When members of the group posted photos of the truck on Facebook, it sparked a torrent of abuse from pro-logging advocates, including a photo of giant tree on the back of a logging truck.

The log, believed to be four or five metres in circumference and hundreds of years old, had "hug this" painted on it, a reference to the term "tree huggers" which is often used to describe environmental campaigners.

The photo sparked outrage amongst environmental campaigners.

A spokeswoman for the group, who have campaigned against the logging of environmentally sensitive logging coupes in the area, said the photo showed a "lack of respect" for anyone who opposed logging.

The spokeswoman asked not to be named because of fear of reprisals.

She said the group was formed to stop intimidation from pro-logging groups.

"We're now being subjected to the same treatment," she said.

Loggers 'giving the finger'

Members of the Knitting Nannas said they were taking their complaint to police in hope the intimidation would stop.

Jill Redwood from another group, Environment East Gippsland, said it was the loggers "giving the finger" to environmental groups.

"It was recklessly provocative and shows total contempt for community values and the concerns about our forests," she said.

"It was put up the same day I and two other groups were meeting with department [Department of Environment, Land, Water and Planning] to start process of working out giant tree prescriptions [to protect them]," she said.

Loggers are not supposed to cut down any tree over nine metres in circumference.

Nathan Trushell, of VicForests, the state-owned business responsible for logging, said it does not "condone this type of behaviour."

"We are following up with the contractor concerned to address the issue," he said in a statement.

"Our contractors are very responsible in the way the conduct themselves but this was a clear error in judgement from the individual involved.

"We apologise to anyone who was offended by the photo."

23 October, 2015

New colonies of Leadbeater's possum discovered in logging forests

Tom Arup, Environment Editor
Sydney Morning Herald, October 23, 2015

The politically sensitive and critically endangered Leadbeater's possum, which is also happens to be Victoria's animal emblem, is again proving a challenge with the discovery of dozens of new colonies in forests on Melbourne's northern doorstep that are open to logging.

In recent months government and community surveys have found 71 new colonies of Leadbeater's possum in the central highland forests.
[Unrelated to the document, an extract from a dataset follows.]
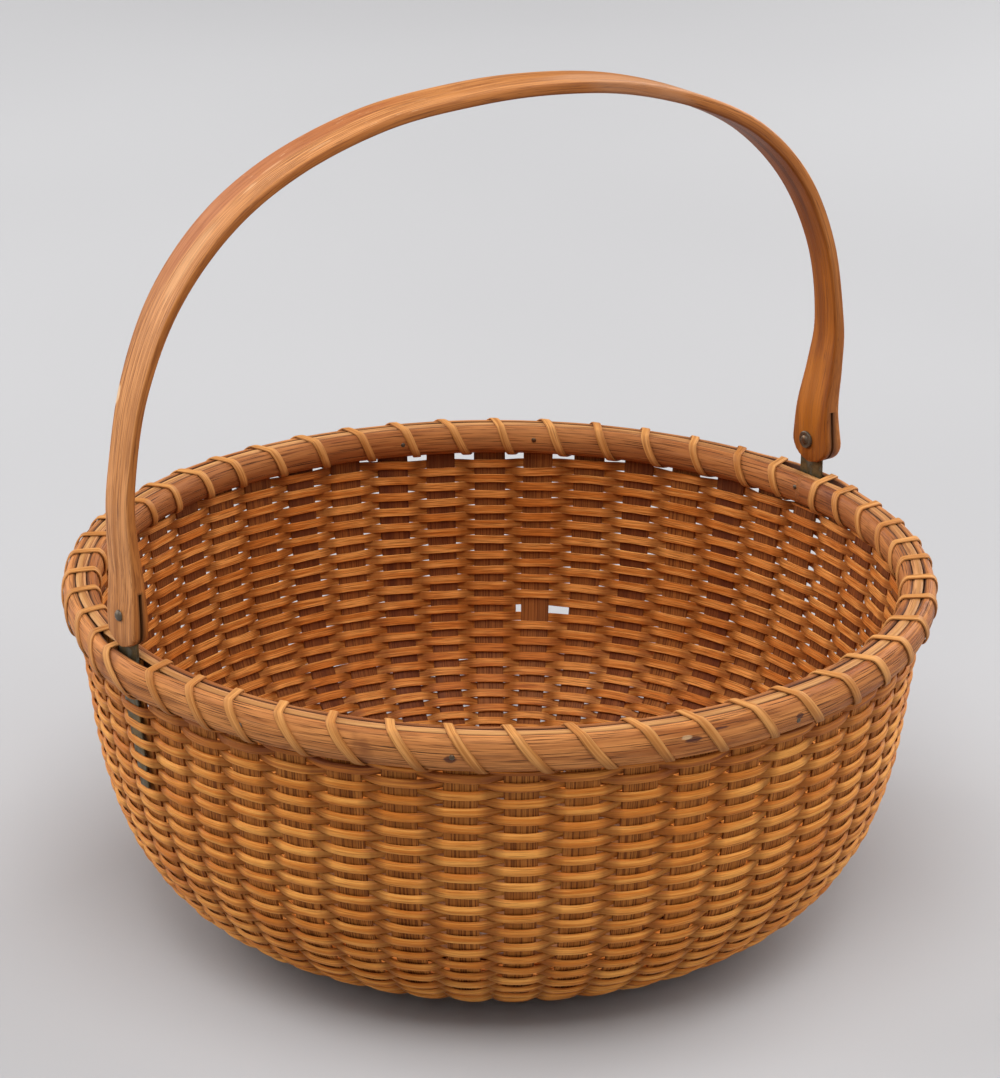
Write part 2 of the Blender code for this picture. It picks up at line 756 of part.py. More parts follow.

That has prompted dozens of new 200-metre logging exclusion zones to be established across the patches of forest in the state's central highlands where the possum populations are being discovered.
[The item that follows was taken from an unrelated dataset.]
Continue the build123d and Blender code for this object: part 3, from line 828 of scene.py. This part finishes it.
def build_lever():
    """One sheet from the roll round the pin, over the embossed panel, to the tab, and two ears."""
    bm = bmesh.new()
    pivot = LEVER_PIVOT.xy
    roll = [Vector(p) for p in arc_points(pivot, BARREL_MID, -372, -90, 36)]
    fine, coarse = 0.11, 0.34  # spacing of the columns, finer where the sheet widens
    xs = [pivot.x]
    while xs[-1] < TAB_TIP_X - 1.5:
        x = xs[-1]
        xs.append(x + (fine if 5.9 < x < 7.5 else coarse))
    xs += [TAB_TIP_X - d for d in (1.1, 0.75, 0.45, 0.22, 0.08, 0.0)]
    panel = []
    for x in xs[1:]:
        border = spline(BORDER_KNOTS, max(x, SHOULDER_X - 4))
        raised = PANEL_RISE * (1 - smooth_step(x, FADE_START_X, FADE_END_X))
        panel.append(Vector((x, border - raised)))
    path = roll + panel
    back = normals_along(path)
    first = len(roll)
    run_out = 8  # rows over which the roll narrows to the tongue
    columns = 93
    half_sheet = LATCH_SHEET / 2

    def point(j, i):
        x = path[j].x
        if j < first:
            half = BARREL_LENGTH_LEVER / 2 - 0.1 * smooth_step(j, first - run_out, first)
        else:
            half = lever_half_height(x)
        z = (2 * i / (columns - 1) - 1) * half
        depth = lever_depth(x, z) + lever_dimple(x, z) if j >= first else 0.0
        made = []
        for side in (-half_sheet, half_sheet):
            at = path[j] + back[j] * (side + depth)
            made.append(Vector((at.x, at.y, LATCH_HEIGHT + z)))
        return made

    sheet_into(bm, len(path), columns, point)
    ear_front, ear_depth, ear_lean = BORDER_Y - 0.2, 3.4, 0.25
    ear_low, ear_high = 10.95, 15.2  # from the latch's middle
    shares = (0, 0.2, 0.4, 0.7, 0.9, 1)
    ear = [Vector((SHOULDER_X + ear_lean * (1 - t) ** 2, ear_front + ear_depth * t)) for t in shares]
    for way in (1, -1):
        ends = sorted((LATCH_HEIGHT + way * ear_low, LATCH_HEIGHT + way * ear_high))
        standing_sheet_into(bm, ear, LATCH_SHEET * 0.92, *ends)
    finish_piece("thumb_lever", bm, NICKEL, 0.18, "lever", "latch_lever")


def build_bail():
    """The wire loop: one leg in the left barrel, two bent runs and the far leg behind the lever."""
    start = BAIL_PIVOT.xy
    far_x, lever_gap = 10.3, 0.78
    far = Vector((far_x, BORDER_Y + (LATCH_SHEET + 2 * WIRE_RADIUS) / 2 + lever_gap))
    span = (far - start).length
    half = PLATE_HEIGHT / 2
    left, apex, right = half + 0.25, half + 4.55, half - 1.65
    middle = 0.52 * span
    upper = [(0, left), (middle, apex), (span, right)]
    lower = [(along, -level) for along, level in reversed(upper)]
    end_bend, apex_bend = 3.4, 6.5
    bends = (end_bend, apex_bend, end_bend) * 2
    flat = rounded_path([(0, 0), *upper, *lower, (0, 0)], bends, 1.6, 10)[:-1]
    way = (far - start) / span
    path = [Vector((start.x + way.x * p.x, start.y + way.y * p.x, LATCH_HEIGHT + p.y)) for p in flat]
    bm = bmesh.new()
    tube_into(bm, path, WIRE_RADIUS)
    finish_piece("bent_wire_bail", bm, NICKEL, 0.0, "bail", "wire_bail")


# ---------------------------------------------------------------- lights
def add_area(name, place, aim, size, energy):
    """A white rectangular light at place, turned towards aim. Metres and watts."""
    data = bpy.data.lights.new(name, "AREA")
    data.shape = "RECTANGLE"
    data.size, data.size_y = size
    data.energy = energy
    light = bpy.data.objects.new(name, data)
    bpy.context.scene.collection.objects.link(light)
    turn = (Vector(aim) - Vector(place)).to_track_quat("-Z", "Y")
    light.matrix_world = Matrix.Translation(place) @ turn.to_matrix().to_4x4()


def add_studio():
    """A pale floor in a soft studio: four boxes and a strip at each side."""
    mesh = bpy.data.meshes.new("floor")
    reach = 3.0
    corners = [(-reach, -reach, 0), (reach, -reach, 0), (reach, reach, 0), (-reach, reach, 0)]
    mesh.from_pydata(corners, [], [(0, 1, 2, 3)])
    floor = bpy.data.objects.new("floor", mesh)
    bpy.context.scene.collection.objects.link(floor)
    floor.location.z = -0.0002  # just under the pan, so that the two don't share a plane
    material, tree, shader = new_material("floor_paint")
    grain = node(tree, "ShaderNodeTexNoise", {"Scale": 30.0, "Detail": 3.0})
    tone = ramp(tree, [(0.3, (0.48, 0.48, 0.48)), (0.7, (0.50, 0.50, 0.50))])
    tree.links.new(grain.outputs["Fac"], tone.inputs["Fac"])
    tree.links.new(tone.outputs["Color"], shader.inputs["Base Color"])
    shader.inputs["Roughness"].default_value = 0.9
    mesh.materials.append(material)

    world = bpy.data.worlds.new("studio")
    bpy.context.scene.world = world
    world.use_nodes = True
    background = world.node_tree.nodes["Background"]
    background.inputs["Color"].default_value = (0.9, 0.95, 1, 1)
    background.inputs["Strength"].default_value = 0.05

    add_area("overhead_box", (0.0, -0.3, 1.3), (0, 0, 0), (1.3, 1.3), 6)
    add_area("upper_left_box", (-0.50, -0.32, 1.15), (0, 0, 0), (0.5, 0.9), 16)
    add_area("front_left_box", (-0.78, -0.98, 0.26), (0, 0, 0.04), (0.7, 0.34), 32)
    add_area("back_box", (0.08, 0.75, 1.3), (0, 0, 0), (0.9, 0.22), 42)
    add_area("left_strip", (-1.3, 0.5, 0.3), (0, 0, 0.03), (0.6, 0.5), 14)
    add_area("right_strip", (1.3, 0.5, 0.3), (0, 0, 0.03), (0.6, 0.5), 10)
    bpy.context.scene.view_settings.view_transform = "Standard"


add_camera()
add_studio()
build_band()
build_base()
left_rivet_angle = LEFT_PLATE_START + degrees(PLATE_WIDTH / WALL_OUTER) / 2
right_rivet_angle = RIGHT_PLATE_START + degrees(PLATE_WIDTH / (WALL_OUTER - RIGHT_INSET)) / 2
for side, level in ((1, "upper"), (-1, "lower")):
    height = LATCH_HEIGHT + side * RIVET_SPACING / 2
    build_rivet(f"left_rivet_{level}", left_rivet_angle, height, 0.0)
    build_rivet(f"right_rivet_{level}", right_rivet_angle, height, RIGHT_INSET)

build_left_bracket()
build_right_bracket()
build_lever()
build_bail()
A Leadbeater's possum at Healesville sanctuary. New wild colonies of the species have been found in state and national parks. Photo: Joe Armao

The new colony finds are documented in a progress report on state government efforts to protect the possum, which were first launched by the Napthine government (in conjunction with the timber industry and Zoos Victoria) after community and scientific concern for the creature's fate reached fever pitch.

The plan's goal is to find 200 new Leadbeater's colonies in state forest within two years. In April the Andrews government announced it was going to speed up the surveying program.

By September, 71 new colonies had been discovered. And a further 45 new colonies were also found in national parks, which already exclude timber harvesting.

Environment Minister Lisa Neville said the discovery of 116 colonies across state and national parks was "encouraging" and it was pleasing to see progress made "though a collaborative effort across government and with the community".

But Sarah Rees, from the green group MyEnvironment, said new discoveries were well short of the target and "deeply concerning".

"They have looked everywhere, like our teams," she said.

"We are now seeing most of the remnant possums in logging zones and this is what scientists and survey teams have been saying for years."

A spokesman for the state-owned timber company, VicForests. said it was "incredibly positive" to see more than 100 new detections of a critically endangered species and survey work was continuing with areas being protected to ensure harvesting did not impact on possum colonies.

The report says 188 protection zones have now been put in place to protect the newly found colonies, along with another 283 that were already known.

But scientists from the Australian National University have previously criticised the 200-metre protection areas as too small to be effective, arguing they need to be one kilometre to ensure the animal's safety.

The government's progress report also says that logging has been delayed in areas where there is a 65 per cent chance of the species living there, meaning harvesting of 14,800 hectares of forest has been deferred for two years to allow more surveys to take place.

The report also monitored whether Leadbeater's possums were nesting in artificial hollows that have been created, which replicate their natural habitat in old trees, finding about 25 per cent were being used.

It is still unclear how many possums the newly discovered colonies contain.  And there is significant debate about how many Leadbeater's possums still live in the wild overall, with different estimates ranging below 2000 to as high as 11,000.

But the decline of the species due to bushfires and logging pressures prompted federal Environment Minister Greg Hunt to this year boost its threatened species status to critically endangered, which is one step before extinction.